(Object data in JSON)
++++++++++

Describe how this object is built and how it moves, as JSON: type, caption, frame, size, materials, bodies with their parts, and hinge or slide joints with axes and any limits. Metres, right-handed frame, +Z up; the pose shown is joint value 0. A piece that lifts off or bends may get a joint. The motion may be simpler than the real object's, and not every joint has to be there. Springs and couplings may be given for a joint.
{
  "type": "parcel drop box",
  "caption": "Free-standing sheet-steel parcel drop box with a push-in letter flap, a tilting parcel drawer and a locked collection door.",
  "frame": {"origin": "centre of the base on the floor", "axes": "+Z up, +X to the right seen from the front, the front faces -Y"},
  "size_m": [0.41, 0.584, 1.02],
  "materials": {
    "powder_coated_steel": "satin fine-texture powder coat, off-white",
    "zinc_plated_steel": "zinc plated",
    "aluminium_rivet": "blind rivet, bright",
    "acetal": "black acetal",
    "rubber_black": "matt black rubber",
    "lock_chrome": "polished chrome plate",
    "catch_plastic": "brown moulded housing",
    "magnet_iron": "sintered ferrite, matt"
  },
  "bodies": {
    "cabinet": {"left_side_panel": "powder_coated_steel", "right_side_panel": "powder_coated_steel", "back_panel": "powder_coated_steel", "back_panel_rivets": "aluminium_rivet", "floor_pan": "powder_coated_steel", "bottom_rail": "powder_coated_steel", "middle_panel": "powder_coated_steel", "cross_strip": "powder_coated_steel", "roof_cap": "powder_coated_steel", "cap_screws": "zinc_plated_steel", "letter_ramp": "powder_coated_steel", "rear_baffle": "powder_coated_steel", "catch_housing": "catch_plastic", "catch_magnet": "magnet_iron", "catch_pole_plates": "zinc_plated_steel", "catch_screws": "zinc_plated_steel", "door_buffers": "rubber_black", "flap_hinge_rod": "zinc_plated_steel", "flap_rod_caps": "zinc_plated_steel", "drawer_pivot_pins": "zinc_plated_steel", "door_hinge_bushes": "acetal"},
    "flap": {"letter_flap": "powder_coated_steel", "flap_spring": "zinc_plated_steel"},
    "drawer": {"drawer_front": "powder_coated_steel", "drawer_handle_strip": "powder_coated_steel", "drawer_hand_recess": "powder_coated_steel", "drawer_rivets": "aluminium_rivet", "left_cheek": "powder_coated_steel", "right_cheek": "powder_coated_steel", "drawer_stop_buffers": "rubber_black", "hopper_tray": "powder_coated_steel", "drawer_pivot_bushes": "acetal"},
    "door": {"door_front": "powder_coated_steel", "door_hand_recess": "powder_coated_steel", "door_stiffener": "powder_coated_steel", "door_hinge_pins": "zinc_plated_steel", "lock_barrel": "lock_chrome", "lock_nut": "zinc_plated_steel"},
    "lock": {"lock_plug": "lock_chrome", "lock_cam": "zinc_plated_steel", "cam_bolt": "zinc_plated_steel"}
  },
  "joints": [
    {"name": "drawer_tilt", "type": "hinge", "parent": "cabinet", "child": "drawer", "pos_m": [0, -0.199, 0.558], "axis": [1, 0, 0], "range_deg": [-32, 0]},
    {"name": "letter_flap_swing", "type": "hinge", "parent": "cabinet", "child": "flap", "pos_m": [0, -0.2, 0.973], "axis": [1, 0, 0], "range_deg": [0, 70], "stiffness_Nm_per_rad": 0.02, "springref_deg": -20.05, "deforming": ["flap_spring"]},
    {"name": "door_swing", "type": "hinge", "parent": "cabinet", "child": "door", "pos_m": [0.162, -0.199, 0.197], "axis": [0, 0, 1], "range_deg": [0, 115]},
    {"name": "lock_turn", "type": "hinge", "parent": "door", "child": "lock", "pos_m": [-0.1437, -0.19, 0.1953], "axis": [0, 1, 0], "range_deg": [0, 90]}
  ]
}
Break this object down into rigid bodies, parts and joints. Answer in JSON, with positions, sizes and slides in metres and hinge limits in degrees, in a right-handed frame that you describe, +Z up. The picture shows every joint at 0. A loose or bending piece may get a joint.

++++++++++

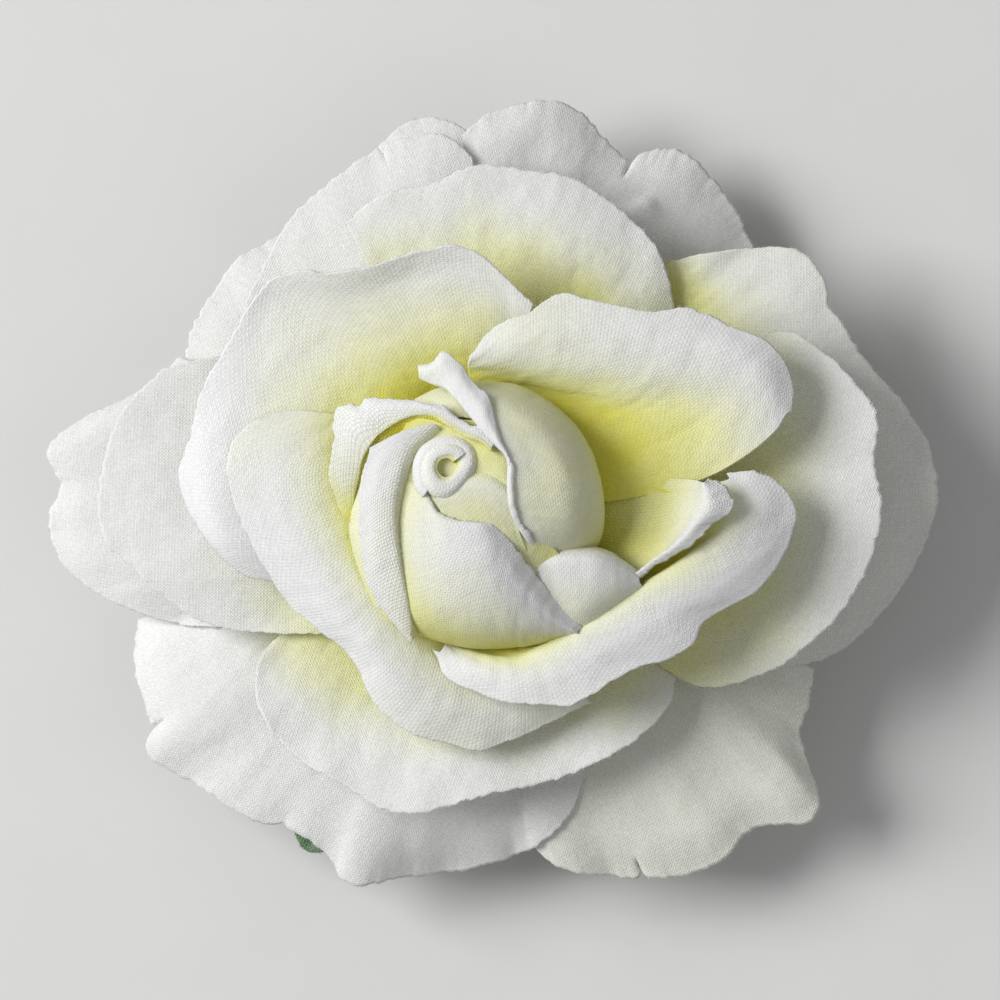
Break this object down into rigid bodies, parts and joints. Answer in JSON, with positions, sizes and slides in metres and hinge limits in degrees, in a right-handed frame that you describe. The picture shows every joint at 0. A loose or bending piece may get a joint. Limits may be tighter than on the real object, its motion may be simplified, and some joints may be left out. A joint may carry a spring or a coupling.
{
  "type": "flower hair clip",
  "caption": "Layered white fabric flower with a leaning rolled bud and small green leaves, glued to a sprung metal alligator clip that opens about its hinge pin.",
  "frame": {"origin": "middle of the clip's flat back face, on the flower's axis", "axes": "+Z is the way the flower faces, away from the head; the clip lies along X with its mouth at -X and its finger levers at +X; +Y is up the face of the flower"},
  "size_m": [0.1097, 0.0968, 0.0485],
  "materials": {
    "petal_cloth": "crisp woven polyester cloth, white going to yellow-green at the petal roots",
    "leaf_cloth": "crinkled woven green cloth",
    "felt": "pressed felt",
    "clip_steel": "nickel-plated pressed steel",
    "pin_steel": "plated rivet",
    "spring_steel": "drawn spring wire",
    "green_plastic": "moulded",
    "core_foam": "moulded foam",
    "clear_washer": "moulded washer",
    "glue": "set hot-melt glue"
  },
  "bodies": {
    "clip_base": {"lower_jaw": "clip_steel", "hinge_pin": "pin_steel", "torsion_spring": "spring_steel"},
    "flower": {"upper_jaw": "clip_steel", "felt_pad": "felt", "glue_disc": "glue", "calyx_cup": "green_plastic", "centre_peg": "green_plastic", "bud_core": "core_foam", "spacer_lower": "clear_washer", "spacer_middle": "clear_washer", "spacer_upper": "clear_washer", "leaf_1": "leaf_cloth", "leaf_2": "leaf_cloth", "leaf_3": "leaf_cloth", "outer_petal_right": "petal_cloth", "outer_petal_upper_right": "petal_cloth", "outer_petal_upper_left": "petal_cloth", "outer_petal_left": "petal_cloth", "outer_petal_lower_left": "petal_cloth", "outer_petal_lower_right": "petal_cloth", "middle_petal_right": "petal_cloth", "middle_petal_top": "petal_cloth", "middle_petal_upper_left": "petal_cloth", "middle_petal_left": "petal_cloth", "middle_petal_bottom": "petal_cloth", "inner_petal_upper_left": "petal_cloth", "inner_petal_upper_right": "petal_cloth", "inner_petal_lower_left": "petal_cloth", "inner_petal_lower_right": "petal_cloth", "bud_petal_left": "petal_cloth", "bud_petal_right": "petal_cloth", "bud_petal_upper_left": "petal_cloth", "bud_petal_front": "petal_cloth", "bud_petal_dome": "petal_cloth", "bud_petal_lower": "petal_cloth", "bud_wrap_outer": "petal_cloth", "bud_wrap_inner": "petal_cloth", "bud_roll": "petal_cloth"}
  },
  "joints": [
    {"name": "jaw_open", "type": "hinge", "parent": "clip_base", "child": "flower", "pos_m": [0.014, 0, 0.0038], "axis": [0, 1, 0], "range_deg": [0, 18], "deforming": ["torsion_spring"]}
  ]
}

++++++++++

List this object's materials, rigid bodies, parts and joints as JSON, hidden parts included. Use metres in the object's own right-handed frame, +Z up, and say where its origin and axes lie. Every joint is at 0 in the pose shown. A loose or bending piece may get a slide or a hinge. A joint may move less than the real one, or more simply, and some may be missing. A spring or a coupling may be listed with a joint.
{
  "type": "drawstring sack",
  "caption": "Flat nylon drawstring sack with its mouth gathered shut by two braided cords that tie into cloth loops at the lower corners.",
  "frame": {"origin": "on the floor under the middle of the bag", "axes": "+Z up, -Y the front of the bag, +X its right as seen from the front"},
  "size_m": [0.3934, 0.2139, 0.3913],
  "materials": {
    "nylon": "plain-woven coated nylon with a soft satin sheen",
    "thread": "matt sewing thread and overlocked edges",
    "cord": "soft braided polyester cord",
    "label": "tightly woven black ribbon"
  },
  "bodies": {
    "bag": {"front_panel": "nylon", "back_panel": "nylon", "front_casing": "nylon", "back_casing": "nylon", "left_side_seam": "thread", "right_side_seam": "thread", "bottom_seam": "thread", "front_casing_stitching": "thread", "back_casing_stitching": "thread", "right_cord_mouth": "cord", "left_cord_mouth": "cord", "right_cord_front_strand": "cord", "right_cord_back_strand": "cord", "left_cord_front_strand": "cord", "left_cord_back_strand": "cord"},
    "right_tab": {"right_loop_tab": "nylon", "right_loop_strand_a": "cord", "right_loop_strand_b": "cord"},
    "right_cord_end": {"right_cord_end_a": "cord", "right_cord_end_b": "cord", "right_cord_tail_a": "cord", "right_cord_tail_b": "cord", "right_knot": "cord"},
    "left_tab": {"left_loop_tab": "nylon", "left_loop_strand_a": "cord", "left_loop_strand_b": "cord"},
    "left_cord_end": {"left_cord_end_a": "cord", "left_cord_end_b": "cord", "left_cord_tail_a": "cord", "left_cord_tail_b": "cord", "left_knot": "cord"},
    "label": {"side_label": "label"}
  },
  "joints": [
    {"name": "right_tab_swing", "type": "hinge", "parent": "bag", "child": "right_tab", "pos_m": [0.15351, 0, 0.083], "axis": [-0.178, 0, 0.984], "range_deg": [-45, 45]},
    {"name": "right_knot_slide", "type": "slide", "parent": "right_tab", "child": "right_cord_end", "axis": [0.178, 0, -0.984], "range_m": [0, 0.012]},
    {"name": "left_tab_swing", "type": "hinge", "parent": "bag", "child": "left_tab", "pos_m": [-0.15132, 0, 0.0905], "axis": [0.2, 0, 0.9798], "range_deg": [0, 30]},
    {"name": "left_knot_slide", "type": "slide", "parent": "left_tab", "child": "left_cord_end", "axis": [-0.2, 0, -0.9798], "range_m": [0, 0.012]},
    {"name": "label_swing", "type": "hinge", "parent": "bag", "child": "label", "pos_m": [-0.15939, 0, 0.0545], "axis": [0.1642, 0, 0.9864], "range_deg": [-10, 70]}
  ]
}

++++++++++

* [Aim of the exercise]
Copy out the lines that hold "shows".

* [Exercise response]
Break this object down into rigid bodies, parts and joints. Answer in JSON, with positions, sizes and slides in metres and hinge limits in degrees, in a right-handed frame that you describe, +Z up. The picture shows every joint at 0. A loose or bending piece may get a joint.
Break this object down into rigid bodies, parts and joints. Answer in JSON, with positions, sizes and slides in metres and hinge limits in degrees, in a right-handed frame that you describe. The picture shows every joint at 0. A loose or bending piece may get a joint. Limits may be tighter than on the real object, its motion may be simplified, and some joints may be left out. A joint may carry a spring or a coupling.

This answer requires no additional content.